**THE PROBLEM:**
Present the data once more in exactly its original form.
══ DATA PROVIDED ══
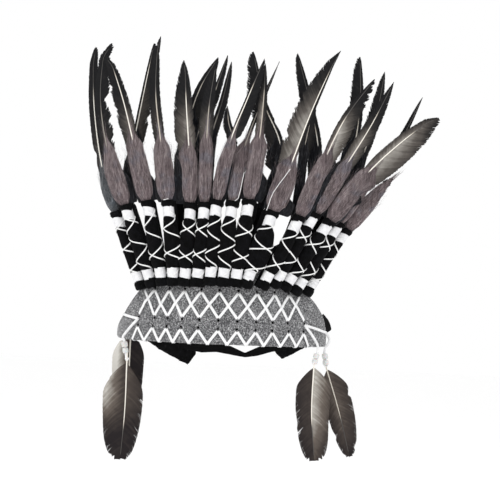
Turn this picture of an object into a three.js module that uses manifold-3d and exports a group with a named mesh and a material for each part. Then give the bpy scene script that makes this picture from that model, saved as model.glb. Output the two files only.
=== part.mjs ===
// A feathered headdress. A felt band curves round the front of the head. Cloth-wrapped stems stand on its
// upper half, and each holds a plume: a soft fluff with a long feather rising out of it. A second row of
// darker feathers stands inside the band. White lace crosses the band's face, and beads and feathers hang
// from its two ends. Cloth tabs and a narrow elastic close the ring behind.
//
// Millimetres. +X is to the right as seen from the front, +Y points to the back and +Z is up. The origin is
// the middle of the head opening, level with the band's lower edge. Places round the ring are angles in
// degrees: 0 is the middle of the front, 90 is the right side and 180 is the middle of the back. Leans are
// degrees from upright, to the right, as seen from the front.

import * as THREE from 'three';
import { mergeVertices } from 'three/addons/utils/BufferGeometryUtils.js';
import Module from 'manifold-3d';

const wasm = await Module();
wasm.setup();

// Driving dimensions.
const halfWidth = 98; // of the head ring, on the felt's middle surface
const frontDepth = 84;
const backDepth = 58;
const gap = 0.3; // between neighbouring pieces
const feltThickness = 3;
const feltHeight = 64; // its upper part is hidden behind the stems
const feltPeak = 77; // where it shows in the widest space between two stems
const tabThickness = 2;
const elasticThickness = 1.4;
const laceWidth = 2.6;
const laceThickness = 0.9;
const laceHoleRadius = 1;
const stemRadius = 4.7;
const wrapRadius = 5.1; // white thread wound round each stem, near both ends
const wrapHeight = 9.4;
const stemTail = 9; // from the middle of the lower wrap to the stem's lower end
const stemHead = 10; // from the middle of the upper wrap to the stem's upper end
const stemEndRadius = 4;
const wrapEdge = 0.2; // along the stem, from its cloth up on to a wrap
const backRollRadius = 3.5;
const backRollHead = 8; // from the roll's upper knot to the fluff's first section
const vaneBaseThickness = 2.2;
const vaneTipThickness = 0.7;
const leastVaneWidth = 2; // beside the quill, where a fluff closes in on it
const quillRadius = 0.9; // of a hanging feather
const flareReach = 30; // how far the rows lean forwards at their tips
const flareHeight = 110; // and how gradually
const frontFlareStart = 60;
const backFlareStart = 78;
const strandRadius = 0.9; // lace pulled narrow where it carries beads
const laceCrossing = 1.2; // how much further out the second lattice lace lies
const beadBore = 1.25;

// Distances out from the felt's middle surface.
const feltFace = feltThickness / 2;
const laceOffset = feltFace + gap + laceThickness / 2;
const frontRowOffset = feltFace + gap + wrapRadius;
const backRowOffset = -(feltFace + gap + backRollRadius);
const insideOffset = -(feltFace + gap + tabThickness / 2);

const colours = {
  felt: 0x8b8c8e,
  lace: 0xf2f2ee,
  cloth: 0x141416,
  plume: 0x6d6265,
  backFeather: 0x1d1d1f,
  dropFeather: 0x4c4440,
  bead: 0xf6f6f2,
};

// Turns rows of numbers into objects with the given names.
function table(names, rows) {
  return rows.map((row) => Object.fromEntries(names.map((name, i) => [name, row[i]])));
}

// The row at one place, with each value drawn straight between the two rows around it.
function between(rows, key, place) {
  const last = rows.length - 1;
  const next = Math.min(last, Math.max(1, rows.findIndex((row) => row[key] >= place)));
  const from = rows[next - 1];
  const to = rows[next];
  const share = THREE.MathUtils.clamp((place - from[key]) / (to[key] - from[key]), 0, 1);
  const names = Object.keys(from);
  return Object.fromEntries(names.map((name) => [name, THREE.MathUtils.lerp(from[name], to[name], share)]));
}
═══
**EXERCISE ANSWER:**
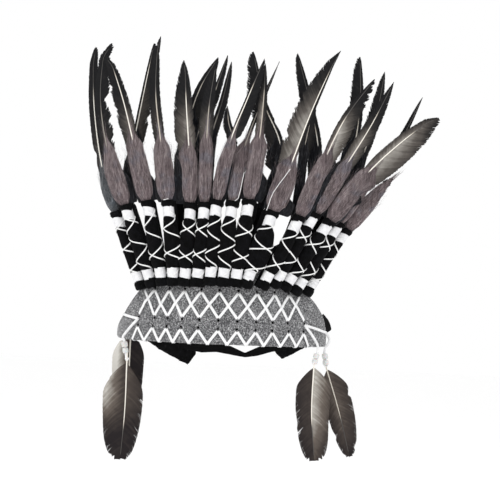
Turn this picture of an object into a three.js module that uses manifold-3d and exports a group with a named mesh and a material for each part. Then give the bpy scene script that makes this picture from that model, saved as model.glb. Output the two files only.
=== part.mjs ===
// A feathered headdress. A felt band curves round the front of the head. Cloth-wrapped stems stand on its
// upper half, and each holds a plume: a soft fluff with a long feather rising out of it. A second row of
// darker feathers stands inside the band. White lace crosses the band's face, and beads and feathers hang
// from its two ends. Cloth tabs and a narrow elastic close the ring behind.
//
// Millimetres. +X is to the right as seen from the front, +Y points to the back and +Z is up. The origin is
// the middle of the head opening, level with the band's lower edge. Places round the ring are angles in
// degrees: 0 is the middle of the front, 90 is the right side and 180 is the middle of the back. Leans are
// degrees from upright, to the right, as seen from the front.

import * as THREE from 'three';
import { mergeVertices } from 'three/addons/utils/BufferGeometryUtils.js';
import Module from 'manifold-3d';

const wasm = await Module();
wasm.setup();

// Driving dimensions.
const halfWidth = 98; // of the head ring, on the felt's middle surface
const frontDepth = 84;
const backDepth = 58;
const gap = 0.3; // between neighbouring pieces
const feltThickness = 3;
const feltHeight = 64; // its upper part is hidden behind the stems
const feltPeak = 77; // where it shows in the widest space between two stems
const tabThickness = 2;
const elasticThickness = 1.4;
const laceWidth = 2.6;
const laceThickness = 0.9;
const laceHoleRadius = 1;
const stemRadius = 4.7;
const wrapRadius = 5.1; // white thread wound round each stem, near both ends
const wrapHeight = 9.4;
const stemTail = 9; // from the middle of the lower wrap to the stem's lower end
const stemHead = 10; // from the middle of the upper wrap to the stem's upper end
const stemEndRadius = 4;
const wrapEdge = 0.2; // along the stem, from its cloth up on to a wrap
const backRollRadius = 3.5;
const backRollHead = 8; // from the roll's upper knot to the fluff's first section
const vaneBaseThickness = 2.2;
const vaneTipThickness = 0.7;
const leastVaneWidth = 2; // beside the quill, where a fluff closes in on it
const quillRadius = 0.9; // of a hanging feather
const flareReach = 30; // how far the rows lean forwards at their tips
const flareHeight = 110; // and how gradually
const frontFlareStart = 60;
const backFlareStart = 78;
const strandRadius = 0.9; // lace pulled narrow where it carries beads
const laceCrossing = 1.2; // how much further out the second lattice lace lies
const beadBore = 1.25;

// Distances out from the felt's middle surface.
const feltFace = feltThickness / 2;
const laceOffset = feltFace + gap + laceThickness / 2;
const frontRowOffset = feltFace + gap + wrapRadius;
const backRowOffset = -(feltFace + gap + backRollRadius);
const insideOffset = -(feltFace + gap + tabThickness / 2);

const colours = {
  felt: 0x8b8c8e,
  lace: 0xf2f2ee,
  cloth: 0x141416,
  plume: 0x6d6265,
  backFeather: 0x1d1d1f,
  dropFeather: 0x4c4440,
  bead: 0xf6f6f2,
};

// Turns rows of numbers into objects with the given names.
function table(names, rows) {
  return rows.map((row) => Object.fromEntries(names.map((name, i) => [name, row[i]])));
}

// The row at one place, with each value drawn straight between the two rows around it.
function between(rows, key, place) {
  const last = rows.length - 1;
  const next = Math.min(last, Math.max(1, rows.findIndex((row) => row[key] >= place)));
  const from = rows[next - 1];
  const to = rows[next];
  const share = THREE.MathUtils.clamp((place - from[key]) / (to[key] - from[key]), 0, 1);
  const names = Object.keys(from);
  return Object.fromEntries(names.map((name) => [name, THREE.MathUtils.lerp(from[name], to[name], share)]));
}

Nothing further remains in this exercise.